The economy fell by 7.3% in 2020-21 as a result of the Covid pandemic and subsequent nationwide lockdowns. As per the survey, Covid-19 has had the greatest influence on the service industry, while the agriculture sector has been the least affected as it grew 3.9 per cent in 2021-22 as compared to 3.6 per cent in the previous years.
The survey indicates that the unemployment rate declined to 9.3 per cent in Q4 of 2020-21. The Centre for Monitoring Indian Economy (CMIE) report also suggests that there are 3 million fewer jobs now than there were before the pandemic.

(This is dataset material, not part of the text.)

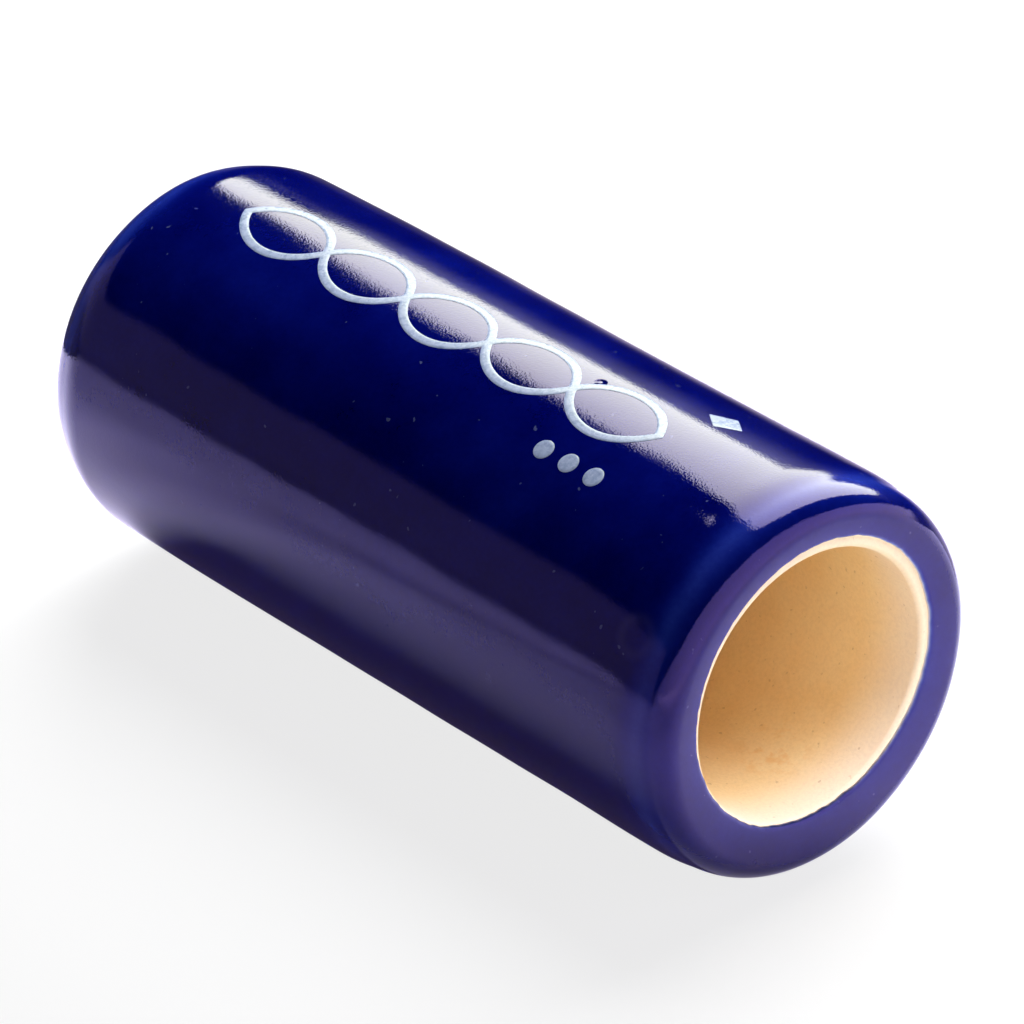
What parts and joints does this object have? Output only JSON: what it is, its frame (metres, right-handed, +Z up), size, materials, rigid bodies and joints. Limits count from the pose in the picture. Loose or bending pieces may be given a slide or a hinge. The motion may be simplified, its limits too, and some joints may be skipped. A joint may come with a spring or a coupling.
{
  "type": "guitar slide",
  "caption": "Thick-walled ceramic guitar slide: a cobalt-glazed tube with rounded ends, a bare clay finger bore and a plain pale overglaze print.",
  "frame": {"origin": "on the axis of the glazed outer wall, halfway along the slide", "axes": "+X runs along the slide and out of the playing mouth, +Z is up with the slide lying on its side and the print on top"},
  "size_m": [0.069, 0.03, 0.03],
  "materials": {
    "bisque": "matt unglazed fired clay, cream",
    "cobalt_glaze": "high gloss cobalt blue glaze",
    "overglaze_print": "satin pale blue overglaze enamel"
  },
  "bodies": {
    "root": {"bisque_tube": "bisque", "glaze_coat": "cobalt_glaze", "wave_print": "overglaze_print", "dot_print": "overglaze_print", "diamond_print": "overglaze_print"}
  },
  "joints": []
}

In response to the survey, Mohandas Pai, Chairman of Manipal Global Education, stated to Mojo Story, “We are better off today than we were six months ago.” He did, however, highlight the diverse kind of economic progress. For example, there are jobs in south India, yet the people that work there are from north India. The fundamental challenge, he said, is the situation of the states. “States must get their acts together.” It is a state-specific problem. “How would India thrive if states like Bihar, Uttar Pradesh, Rajasthan and West Bengal do not raise their standards?” he continued.
He addressed that the bottom 300 districts of India are extremely impoverished and that it is critical for such states to develop labour-intensive sectors that can provide 10-15 jobs for every crore of capital invested. Furthermore, incentives such as 2000-3000Rs per month for three years for each job created must be provided.
Senior Journalist Madhavan Narayanan stated that while South India is performing well in terms of jobs and education, we don’t need a Gujarat model but rather a Tamil Nadu and Karnataka model. The dispute in Bihar over railway recruitment demonstrates the political implications of unemployment. “The government is doing too little of welfare spending,” he added.